The 'AI-Ready Storage' Myth: Why a 4TB SSD Is All You Need

Every major storage vendor has a product line with “AI-Ready” in the name now. The pitch is the same: AI is hungry, your data is sprawling, and you need a specialized, tiered, intelligent storage platform to feed your models. It’s a compelling story. It’s also mostly wrong.

The Data Quality Problem Nobody Wants to Admit

The dirty secret of enterprise AI training is that the vast majority of corporate data is superfluous. Most organizations sit on years of raw logs, duplicate records, stale archives, and redundant documents that will never meaningfully contribute to a trained model. When you strip out the noise — the irrelevant, the malformed, the duplicated — you’re often left with a dataset that is a fraction of the original footprint.

A conservative estimate: 95% of the data needed to train a domain-specific model can fit comfortably on a 4TB SSD or NVMe drive. That’s not a guess — it’s a reflection of what happens when you apply proper data curation before training, not after.

Tiered Storage Is a Solution to the Wrong Problem

The “AI-ready storage” pitch leans heavily on tiered architectures: NVMe as a hot cache, SSD as warm storage, HDD as the capacity layer, and a software platform to shuffle data between them. This makes sense at hyperscaler scale — if you’re training a 70-billion-parameter foundation model on a trillion tokens, you have a genuine data movement problem.

But that’s not what most organizations are doing. Most enterprises are fine-tuning smaller models on curated, domain-specific datasets. They don’t need automated ILM policies or a storage fabric that tracks training state. They need clean data and fast local I/O.

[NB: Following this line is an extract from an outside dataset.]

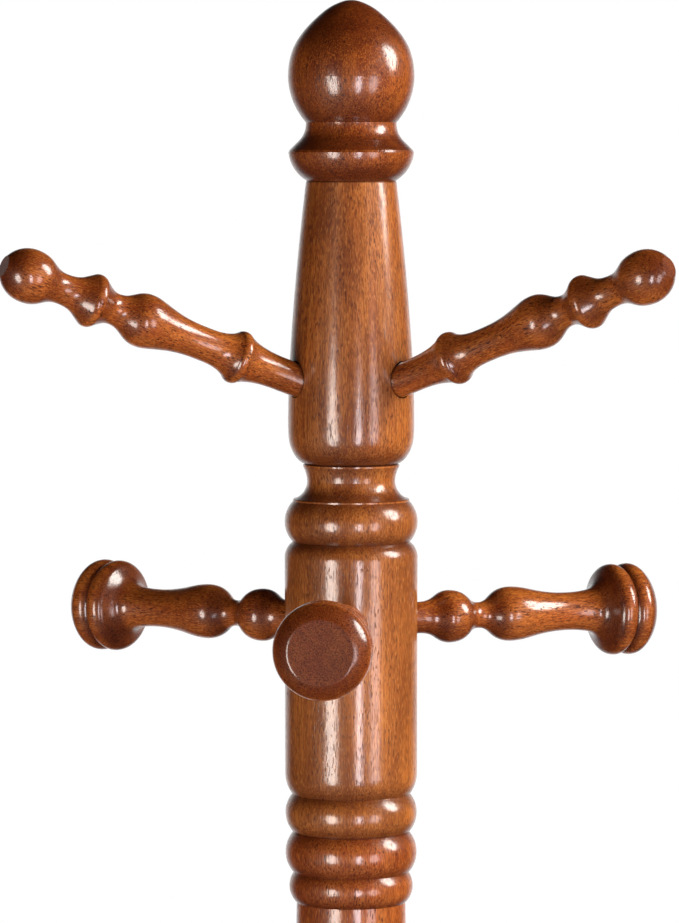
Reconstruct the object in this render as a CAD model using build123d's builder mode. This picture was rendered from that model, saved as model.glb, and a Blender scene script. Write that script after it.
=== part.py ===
from build123d import *

# A free-standing hat-and-coat tree in turned, lacquered hardwood, in millimetres.
#
# +Z is up. The origin is on the floor, on the axis of the post, and -Y is the front, where one coat peg
# points. The post is five turned pieces that screw together. Its head carries three hat pegs that slope
# upwards and, below and between them, three level coat pegs. Four sawn legs bolt to the hub at its foot.

import os
from math import cos, radians, sin, sqrt

# Driving dimensions of the post. Every drop is a distance below the tip of the finial.
TOTAL_HEIGHT = 1770.0
POST_RADIUS = 25.0  # the post is turned from 50 mm stock
FINIAL_LENGTH = 67.5
HEAD_JOINT_DROP = 312.5
SHAFT_LENGTH = 520.0
FINIAL_JOINT = TOTAL_HEIGHT - FINIAL_LENGTH
HEAD_JOINT = TOTAL_HEIGHT - HEAD_JOINT_DROP
MIDDLE_JOINT = HEAD_JOINT - SHAFT_LENGTH
HUB_JOINT = MIDDLE_JOINT - SHAFT_LENGTH

# Beads where two sections of the post meet, alike on both sides of every joint.
JOINT_GROOVE = 22.2
JOINT_CHAMFER = 0.4
BIG_BEAD = 24.75
INNER_GROOVE = 21.7
INNER_GROOVE_DROP = 15.4
SMALL_BEAD = 23.3
SMALL_BEAD_DROP = 20.2
SMALL_BEAD_END_DROP = 26.8
SHAFT_END = 20.55
SHAFT_MIDDLE = 22.4

# Pegs: round tenons glued into blind sockets. Distances run along the peg from the axis of the post.
FRONT = -90.0  # azimuth of the front coat peg, in degrees from +X
COAT_PEG_AZIMUTHS = {"front": FRONT, "right": FRONT + 120, "left": FRONT - 120}
HAT_PEG_AZIMUTHS = {"right": FRONT + 60, "left": FRONT - 60, "back": FRONT + 180}
SOCKET_START = 10.0  # the bottom of each socket, where the end of the tenon stops
SOCKET_GAP = 0.12
MOUTH_GAP = 0.4  # the wider mouth of each socket, where it breaks the post's surface
COAT_PEG_HEIGHT = TOTAL_HEIGHT - 232.7
COAT_TENON = 6.0
HAT_PEG_HEIGHT = TOTAL_HEIGHT - 150.2
HAT_PEG_RISE = 20.5  # degrees above level
HAT_TENON = 6.2
COAT_MOUTH = 22.0
HAT_MOUTH = 20.5

# Foot of the post, and the legs that stand against flats cut on it.
LEG_AZIMUTHS = [FRONT + 45 + 90 * turn for turn in range(4)]
HUB_RADIUS = 31.0
HUB_TOP = 334.0
HUB_FOOT = 194.0
LEG_THICKNESS = 30.0
LEG_TOP = 322.0
LEG_BOTTOM_CORNER = 208.0
LEG_ARRIS = 4.0  # rounding of the long edges
FLAT_DISTANCE = sqrt(HUB_RADIUS**2 - (LEG_THICKNESS / 2) ** 2)
FOOT_HEIGHT = 6.0  # the wood stands this far above the floor, on its glide
TOE_DISTANCE = 300.0
GLIDE_DISTANCE = 272.0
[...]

A MacBook Studio Proves the Point

Apple’s MacBook Studio with a Thunderbolt 5 external NVMe can deliver read throughput well north of 5 GB/s with sub-100µs latency. That is not a bottleneck for the training workloads most businesses actually run. Add a 4TB external Thunderbolt 5 drive — or configure the Studio with sufficient internal SSD — and you have a training environment that outperforms many rack-mounted “AI-ready” storage arrays at a fraction of the cost and complexity.

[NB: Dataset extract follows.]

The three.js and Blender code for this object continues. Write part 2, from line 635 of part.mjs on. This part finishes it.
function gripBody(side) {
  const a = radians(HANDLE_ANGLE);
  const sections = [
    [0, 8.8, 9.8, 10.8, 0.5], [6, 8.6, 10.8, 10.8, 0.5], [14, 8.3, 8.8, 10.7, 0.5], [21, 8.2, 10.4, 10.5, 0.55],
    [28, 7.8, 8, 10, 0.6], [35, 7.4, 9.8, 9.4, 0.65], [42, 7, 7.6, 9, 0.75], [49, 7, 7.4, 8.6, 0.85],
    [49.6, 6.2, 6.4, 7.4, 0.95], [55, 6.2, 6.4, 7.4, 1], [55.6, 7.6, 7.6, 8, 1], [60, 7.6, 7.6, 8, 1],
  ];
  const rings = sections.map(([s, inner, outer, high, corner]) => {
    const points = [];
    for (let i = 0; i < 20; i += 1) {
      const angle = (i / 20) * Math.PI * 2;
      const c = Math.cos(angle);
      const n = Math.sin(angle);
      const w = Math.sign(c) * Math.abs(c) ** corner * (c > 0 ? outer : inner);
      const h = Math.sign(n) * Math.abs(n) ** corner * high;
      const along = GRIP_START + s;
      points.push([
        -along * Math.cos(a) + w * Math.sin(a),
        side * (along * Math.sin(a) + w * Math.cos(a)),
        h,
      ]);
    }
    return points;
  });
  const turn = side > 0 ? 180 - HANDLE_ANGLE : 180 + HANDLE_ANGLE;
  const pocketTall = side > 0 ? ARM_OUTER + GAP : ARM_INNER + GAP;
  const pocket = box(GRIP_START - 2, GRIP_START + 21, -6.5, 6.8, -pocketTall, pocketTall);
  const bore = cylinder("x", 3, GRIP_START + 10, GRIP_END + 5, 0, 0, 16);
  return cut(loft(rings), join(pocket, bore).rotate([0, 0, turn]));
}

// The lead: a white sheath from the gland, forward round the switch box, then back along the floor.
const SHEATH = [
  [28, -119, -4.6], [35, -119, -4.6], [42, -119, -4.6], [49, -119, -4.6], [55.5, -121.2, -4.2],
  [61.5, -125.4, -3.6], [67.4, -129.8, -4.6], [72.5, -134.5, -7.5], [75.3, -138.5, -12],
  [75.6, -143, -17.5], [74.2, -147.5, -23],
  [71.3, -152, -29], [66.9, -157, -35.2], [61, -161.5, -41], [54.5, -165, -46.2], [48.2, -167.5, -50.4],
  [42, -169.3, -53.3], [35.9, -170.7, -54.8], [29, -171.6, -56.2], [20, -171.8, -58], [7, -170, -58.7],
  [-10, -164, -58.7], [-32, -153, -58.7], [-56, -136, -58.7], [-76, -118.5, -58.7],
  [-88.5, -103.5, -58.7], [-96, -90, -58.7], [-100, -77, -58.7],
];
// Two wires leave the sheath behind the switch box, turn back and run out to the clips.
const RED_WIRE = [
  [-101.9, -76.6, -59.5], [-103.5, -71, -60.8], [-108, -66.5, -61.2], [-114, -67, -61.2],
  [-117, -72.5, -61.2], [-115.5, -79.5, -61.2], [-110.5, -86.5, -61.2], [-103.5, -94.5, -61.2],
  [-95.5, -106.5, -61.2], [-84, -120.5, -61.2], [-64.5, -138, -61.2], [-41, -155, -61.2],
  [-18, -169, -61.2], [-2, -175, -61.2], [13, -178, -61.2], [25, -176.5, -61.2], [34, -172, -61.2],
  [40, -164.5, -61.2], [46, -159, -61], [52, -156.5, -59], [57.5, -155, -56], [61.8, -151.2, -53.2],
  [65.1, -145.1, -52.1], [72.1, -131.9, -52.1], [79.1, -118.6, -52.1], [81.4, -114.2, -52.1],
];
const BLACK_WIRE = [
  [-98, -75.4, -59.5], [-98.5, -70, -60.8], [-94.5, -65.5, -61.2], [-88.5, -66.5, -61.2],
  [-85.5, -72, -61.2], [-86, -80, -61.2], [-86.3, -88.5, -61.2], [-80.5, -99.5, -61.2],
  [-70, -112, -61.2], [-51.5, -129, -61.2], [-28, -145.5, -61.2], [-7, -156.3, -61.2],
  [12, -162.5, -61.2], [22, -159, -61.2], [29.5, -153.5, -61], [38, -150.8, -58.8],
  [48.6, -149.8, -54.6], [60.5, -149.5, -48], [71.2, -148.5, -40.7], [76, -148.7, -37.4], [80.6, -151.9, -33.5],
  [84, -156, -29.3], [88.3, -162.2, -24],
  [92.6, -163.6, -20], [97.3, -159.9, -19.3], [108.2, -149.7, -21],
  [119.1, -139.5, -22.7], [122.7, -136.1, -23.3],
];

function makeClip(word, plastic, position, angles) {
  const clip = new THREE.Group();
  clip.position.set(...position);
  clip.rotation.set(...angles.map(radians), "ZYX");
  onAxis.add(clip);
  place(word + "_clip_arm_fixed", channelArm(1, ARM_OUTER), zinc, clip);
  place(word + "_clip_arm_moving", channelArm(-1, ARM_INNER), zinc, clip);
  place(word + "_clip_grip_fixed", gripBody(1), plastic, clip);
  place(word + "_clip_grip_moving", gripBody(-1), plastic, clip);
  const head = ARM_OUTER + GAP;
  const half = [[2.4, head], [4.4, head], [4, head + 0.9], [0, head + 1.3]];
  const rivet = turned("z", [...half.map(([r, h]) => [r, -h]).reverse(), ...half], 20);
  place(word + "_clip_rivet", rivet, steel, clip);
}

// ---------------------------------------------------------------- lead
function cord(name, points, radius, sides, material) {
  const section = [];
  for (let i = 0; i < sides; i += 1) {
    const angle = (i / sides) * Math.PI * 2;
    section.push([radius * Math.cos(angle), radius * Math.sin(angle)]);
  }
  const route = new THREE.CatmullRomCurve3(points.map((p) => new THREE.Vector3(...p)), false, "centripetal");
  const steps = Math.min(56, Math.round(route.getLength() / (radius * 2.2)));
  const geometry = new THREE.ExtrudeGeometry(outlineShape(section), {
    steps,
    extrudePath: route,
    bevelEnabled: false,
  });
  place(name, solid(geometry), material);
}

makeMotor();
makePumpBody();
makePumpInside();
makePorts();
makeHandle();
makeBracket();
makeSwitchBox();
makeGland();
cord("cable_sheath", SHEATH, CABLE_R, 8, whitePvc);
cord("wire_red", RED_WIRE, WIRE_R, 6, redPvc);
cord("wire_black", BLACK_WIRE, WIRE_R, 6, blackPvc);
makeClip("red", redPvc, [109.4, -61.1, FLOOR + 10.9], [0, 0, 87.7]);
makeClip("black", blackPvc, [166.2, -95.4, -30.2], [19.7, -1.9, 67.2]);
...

The hardware is not the constraint. Data quality is the constraint. Solving a data quality problem by buying more expensive storage is the oldest mistake in enterprise IT.

The Right Investment

Before you sign a PO for an “AI-ready” storage platform, ask your team two questions: How much of your raw data would survive a rigorous curation pass? And what is the actual size of the clean, labeled dataset you plan to train on?

The answer to those two questions will tell you more about your storage requirements than any vendor benchmark sheet. In most cases, a well-spec’d local NVMe and a disciplined data pipeline will get you further than a six-figure storage array.

Spend the budget on data engineering. The storage will sort itself out.

-Howard